By the way, one of the worlds most successful marketing gurus, Seth Godin wrote recently about this subject recently and the time table for the growth of one of his projects. Click here to read his words.

Wednesday, December 3, 2008

The Lost Opportunity

I understand that sometimes we let opportunities slip thru our fingers. Most of us are doing more, gone are the days of a personal assistant, now we do our own research, typing, etc.

However if you let your marketing slip by the wayside, eventually your whole business can slip away.

This week I had lunch with a friend at a popular Irish restaurant. Actually, this was our second choice because the place we originally were going to is now closed at lunch time. The economy? or a lack of marketing? I guess the later.

So we went across the parking lot and went into this restaurant that I had not visited in about 3 years. We each ordered something off their express lunch menu and the food was fair.

Midway through our lunch I noticed several items that were lost opportunities. After we left I jotted down a few more. Here's a partial list:

-Waitress was forgetful with our very simple drink order, Water & Diet Pepsi. She had to ask twice.

-Music was too loud to have a pleasant conversation with someone seated across the table from me.

-Music selection did not enhance the atmosphere of an Irish restaurant. Instead of Irish music, they played some boring, generic top 40.

-Music was probably chosen for the workers and the volume turned up to keep them awake?

-Body piercings in un-natural places that looked painful, such as eye-brows, nose, lips. This is Middle America, not the coast.

-Mediocre attitude from waitress, like we were interrupting her "smoke break". Never made any food suggestions, not a people person.

-Food was presented on a very plain plate. A spring of parsley could have make it look more appealing. (This was pointed out by my friend who was in the restaurant business.)

-Bright sunlight in the bar area magnified that the place needed a good cleaning. Here's a tip, lower the lights until you scrub the place down.

-No suggestive selling. Even McDonald's will ask if you want fries with that.

Okay, there's more but first because this is the Holiday season, now is the time to push gift cards, etc. So on that theme, I continue:

-No table tents, promoting ANYTHING for the holidays. If you can't afford theme, I know how you can get them at no out of pocket cost.

-No mention of anything holiday related on the menu, by the waitress, zip, zero, nada.

Some of the best marketing you can do is to those that are already your customers. Coffee Shops in our area started this with a free punch card to reward frequent visitors. Others do it now.

So you tell your staff to do suggestive selling and they refuse. Reward them. Cut them in on some of the action.

I noticed this recently at a drug store. The cashier was very bold about it, and asked everyone that he rang up if they would help him reach a sales goal and buy a candy bar that was half price. (He probably sold Boy Scout Popcorn door to door in his younger days).

He was going to be rewarded and he was bold and honest in his approach. He even took a candy bar from the display and held it in front of you as he asked.
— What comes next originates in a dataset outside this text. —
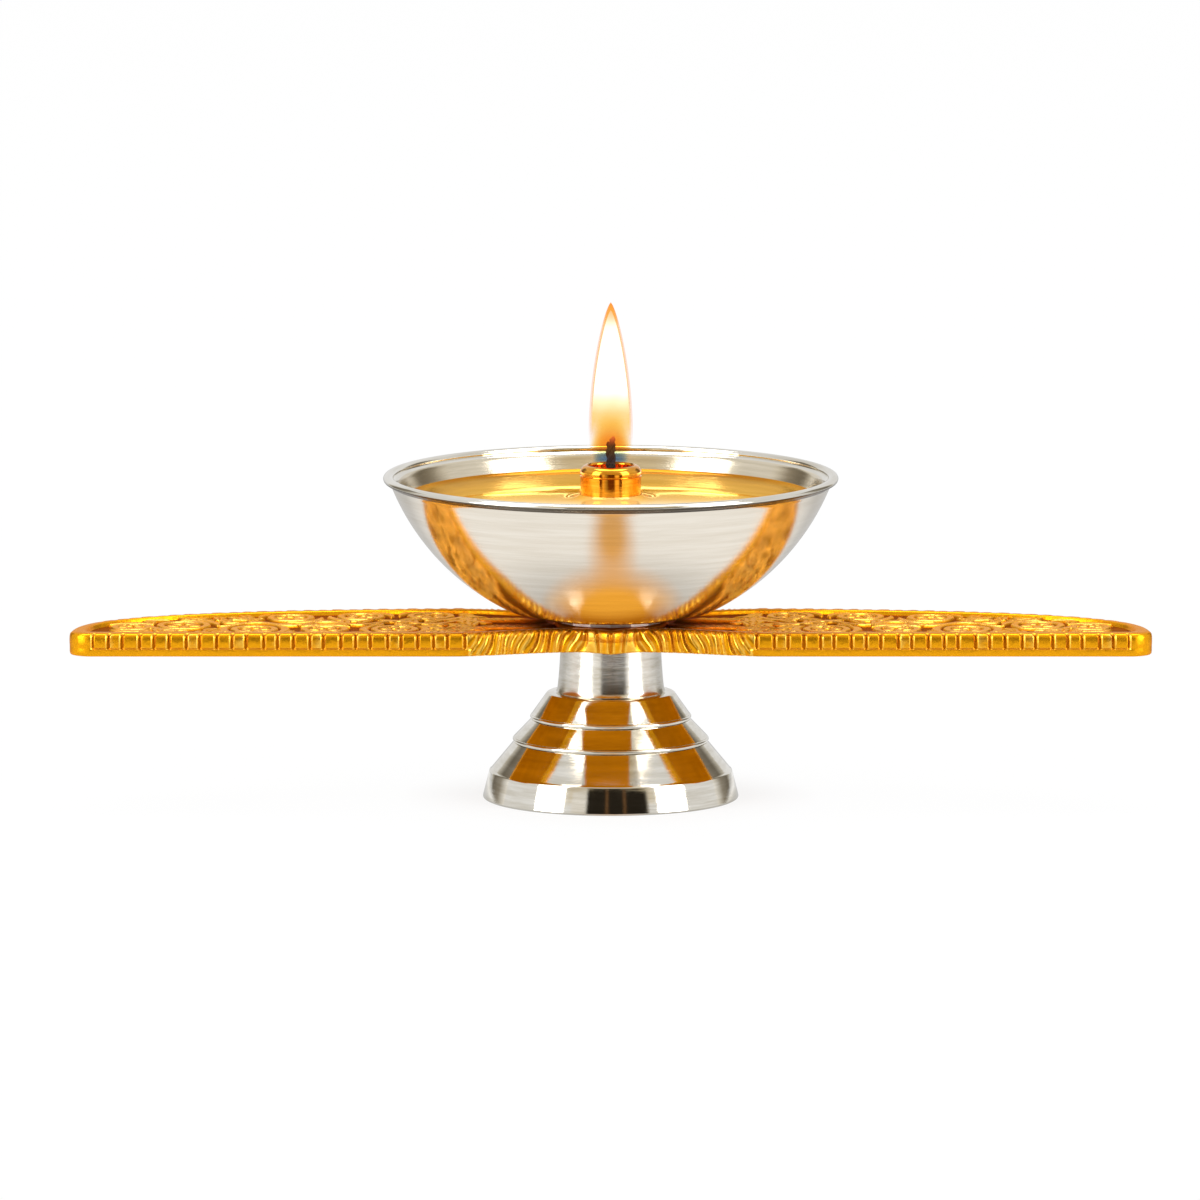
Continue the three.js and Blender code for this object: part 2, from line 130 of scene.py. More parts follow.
# Bowl, oil and flame
BOWL_RADIUS = 22.3
BOWL_BASE_RADIUS = 8.5
BOWL_WALL = 0.8
LIP_WIDTH = 1.0
LIP_HEIGHT = 0.7
LIP_OVERHANG = 0.5
OIL_LEVEL = 28.35
FLAME_RADIUS = 2.08
FLAME_BULGE = 0.2
FLAME_TAPER = 1.7
FLAME_FULLNESS = 0.75
FLAME_FOOT_RADIUS = 1.85
DOME_RADIUS = 2.0
ROOT_RADII = (1.85, 1.0)

# Fineness
TURN = 160
BEAD_STEPS = 20


def new_mesh(name, vertices, faces, body, materials, indices=None, crease=35):
    """A smooth-shaded object from millimetre vertices, riding on a body, creased past an angle."""
    mesh = bpy.data.meshes.new(name)
    mesh.from_pydata((np.asarray(vertices, float) * MM).tolist(), [], faces)
    for material in materials:
        mesh.materials.append(material)
    if indices is not None:
        mesh.polygons.foreach_set("material_index", indices)
    mesh.polygons.foreach_set("use_smooth", [True] * len(mesh.polygons))
    mesh.set_sharp_from_angle(angle=math.radians(crease))
    mesh.validate()
    piece = bpy.data.objects.new(name, mesh)
    bpy.context.scene.collection.objects.link(piece)
    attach(piece, body)
    return piece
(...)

Okay, what about your business?

How many lost opportunities to earn money do you have?

Need some help finding them? Contact me at for help.

Monday, December 1, 2008

Why You?

Every time you have an opportunity to interact with a client/customer, or potential client/customer, you have to earn their continued business.
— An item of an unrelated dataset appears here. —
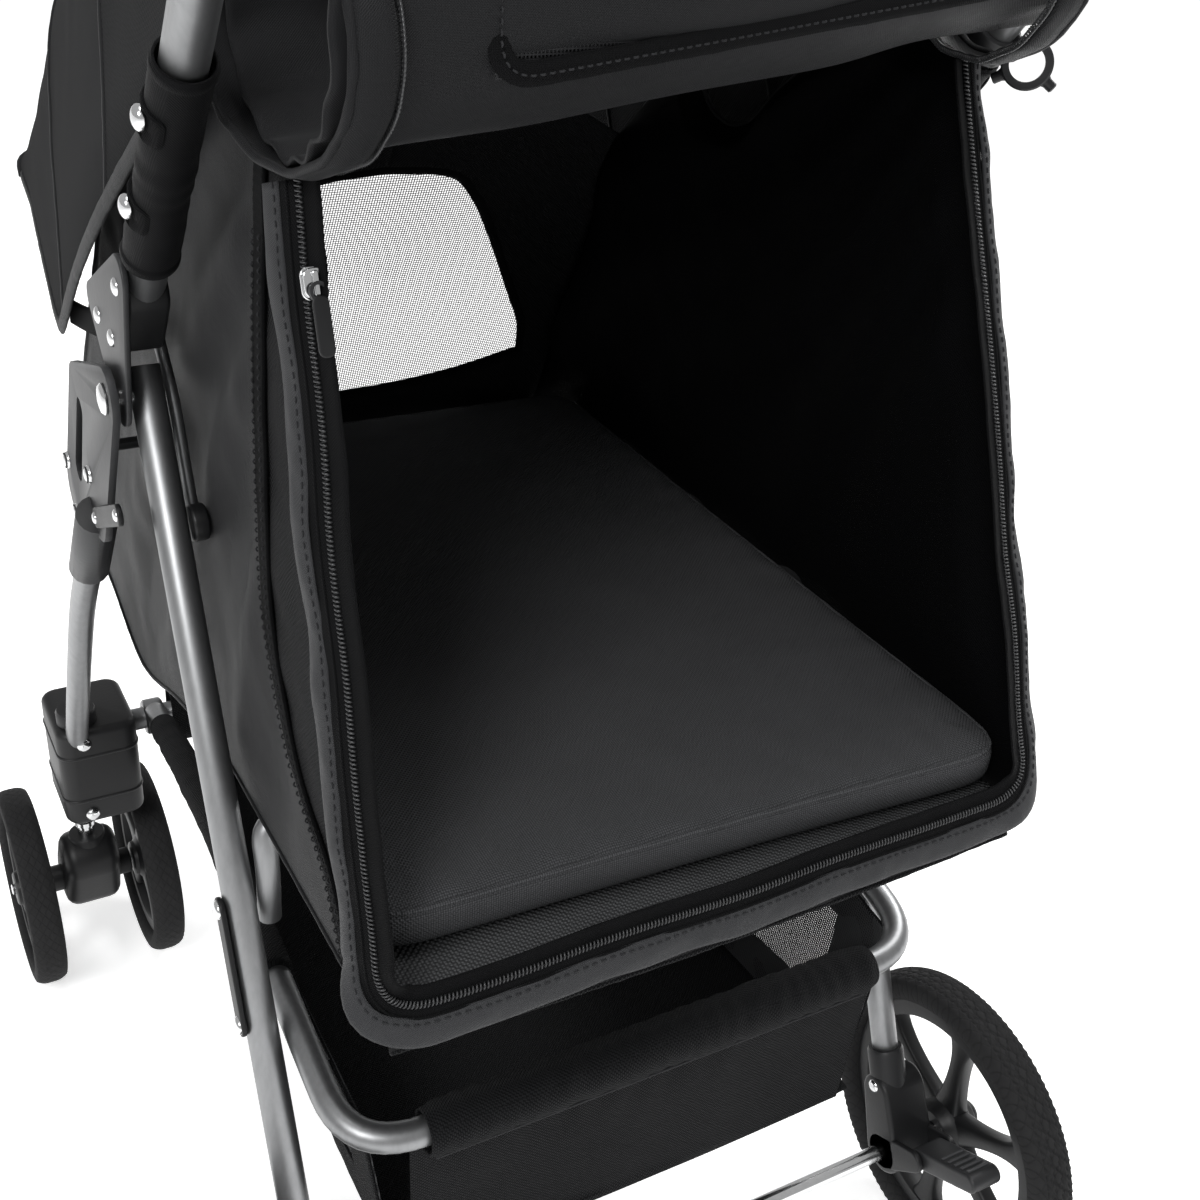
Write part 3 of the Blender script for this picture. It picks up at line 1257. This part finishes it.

Every time they pick up the phone to request a service call, every time they walk in your doors, every time they go to your website, you need to answer their question, "Why am I willing to spend my money with you?"

Shorten that phrase to, "Why you?"

There is one car dealer I buy from. Every time I have gone to him, he continues to earn my business with his honesty.

The carpet cleaner my wife calls has earned lots of money from us directly and indirectly with the referals we give him.

The plumber I used to rely on however has lost my business. 3 weeks ago, we had a plumbing/sewer problem and they sent out a plumber who spent two hours at our home but was unable to fix the problem and wanted to reschedule a time to come back later in the week.

So we blindly (looked up in the Yellow Pages), another company and they sent two guys over that afternoon and took care of the problem. They got $354.00 for fixing the problem.

Thursday, (Thanksgiving Day), less than 3 weeks later, the problem occurred again. Fortunately we have two bathrooms. The next day, I called back the folks I gave $354 to and asked for help. They explained that they were short staffed but when I told them the problem, they said that the owner himself would be out if they couldn't find the guys they sent previously.

Turns out within two hours, the original guy they sent out came to our house and fixed the problem again. It was his day off. He did not charge us anything. He wouldn't even accept a gift tip for coming out.

He told us what we needed to do if the problem happened again along with a price, couple grand, to fix the problem, or we could be very careful and he gave us some temporary advice to keep things running smoothly.

They answered the question, "Why you?"

How about your business? What are you doing to continually earn your client/customers money?